Buy Godrej Consumer Products Ltd For Target Rs. 1,191 - Religare Broking
Steady topline: Godrej Consumer posted Q2FY24 revenue at Rs 3,602cr which grew by 6.2%/4.4% YoY/QoQ. Overall its volume grew in double digits by 10% and organic volume growth was at 6% YoY while growth in constant currency stood at 16% YoY. Amongst businesses, India business grew by 9.2%/8.1% YoY/QoQ to Rs 2,168cr with an underlying volume growth of 11% YoY and organic volume growth of 4% YoY. Organic volume growth could have been better than the posted number but it was impacted due to lower single digit growth in the personal care segment. Amongst international geographies, India, Indonesia, Latin America & SAARC region performed well while Africa, USA & Middle East region remain impacted.
Robust improvement on margins: Godrej’s gross profit for Q2FY24 was at Rs 1,977cr, up by 21.8%/6.7% YoY/QoQ and strong improvement in margin to 54.9% by 702bps YoY and 115bps QoQ led by decline in raw material cost. Despite higher spends on advertisement, EBITDA too witnessed healthy improvement led by efficiencies and and so it grew by 29.9%/9.5% YoY/QoQ to Rs 704cr while margin was at 19.5%, an increase of 357bps/91bps YoY/QoQ. PAT stood at Rs 433cr, up by 20.6%/35.7% YoY/ QoQ with improvement in margin by 144bps/277bps YoY/QoQ to 12%.

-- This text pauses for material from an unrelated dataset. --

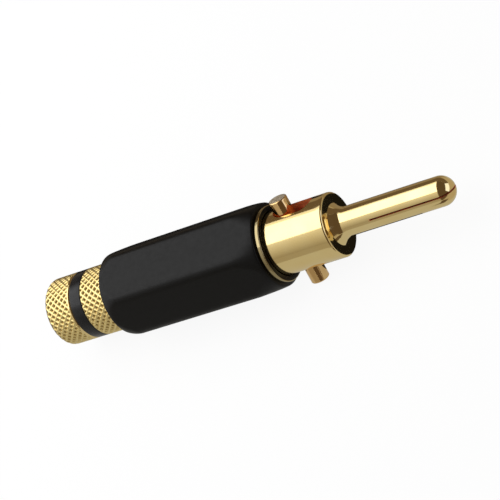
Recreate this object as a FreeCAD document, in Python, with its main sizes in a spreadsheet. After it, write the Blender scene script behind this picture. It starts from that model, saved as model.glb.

Decent growth in India business but organic volume growth could be better: GCPL’s India business (~59-60% of revenue) overall volume grew by 11% YoY while organic volume grew by just 4% because of lower growth in the personal care segment. Its revenue grew by 9.2%/8.1% YoY/QoQ to Rs 2,168cr. Further, the India business growth was led by the Home Care segment while Personal Care segment growth was mixed. Home care volume grew in mid-single digit and revenue increased by 5.1%/21.4% YoY/QoQ to Rs 913cr led by Air freshner & non-mosquito portfolio while household insecticides growth was flat due to erratic monsoon season. Personal care volume came in lower single digit as hair colour growth remained impacted and personal wash delivered low-single digit growth while Magic hand wash continues to grow in double digit.
Concall highlights: 1) Management remains positive on the growth prospect of the company and plan is to drive volume led growth. 2) Raymonds Brands, Park Avenue and KamaSutra witnessed a sharp improvement sequentially and clocked in sales of Rs 142cr. 3) The integration of Raymonds brand is almost completed and have scaled up advertisements and integrated distribution network which will aid in saving of ~400-500bps on distributor margins. 4) There was change in the organization team wherein Mr Vishal Kedia who currently heads strategy team will also lead the investor team in place of Mr Tapan Joshi. 5) The Board of Directors have declared an interim dividend of Rs 5/share and their plan is to maintain steady stream of dividend.
Valuation: GCPL continues to deliver yet another quarter of decent performance in-line with our expectation. Management strategy would be to drive volume led growth with emphasis on investing in brands, gaining market share by expanding distribution reach and spending more on media & advertisements. Also, their plan is to focus on margin improvement which would be driven by cost efficiency measures and further easing of raw material prices. Consequently, we expect revenue/EBITDA to grow at 15%/20% CAGR over FY23-25E and have maintain a Buy rating with a target price of Rs 1,191.